We'll calculate the expression f(x) - x:

f(x) - x = (x^3+3x)/(x^2+1) - x

f(x) - x = [(x^3+3x) - x*(x^2+1)]/(x^2+1)

We'll remove the brackets:

f(x) - x = (x^3 + 3x - x^3 - x)/(x^2+1)

We'll eliminate like terms inside brackets from numerator;

f(x) - x = (2x)/(x^2+1)

Now, we'll evaluate the limit, if x approaches to -infinite:

lim [f(x) - x] = lim (2x)/(x^2+1)

We'll force the factor x^2, at denominator:

lim (2x)/(x^2+1) = lim 2x/x^2*(1 + 1/x^2)

We'll simplify:

lim 2/x*(1 + 1/x^2) = lim (2/x)*lim [1/(1 + 1/x^2)]

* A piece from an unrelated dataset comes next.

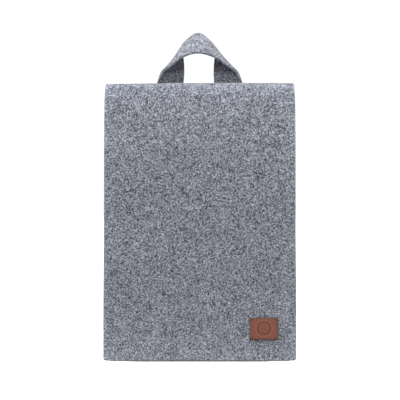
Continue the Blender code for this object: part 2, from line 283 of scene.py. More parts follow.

Since the limit of 2/x approaches to zero, if x approaches to - infinite and the limit of 1/x^2 approaches to zero, if x approaches to - infinite, we'll get:

lim (2/x)*lim [1/(1 + 1/x^2)] = 0*1/(1+0) = 0

**The requested limit of the difference f(x) - x, if x approaches to -infinite is lim [f(x) - x] = 0.**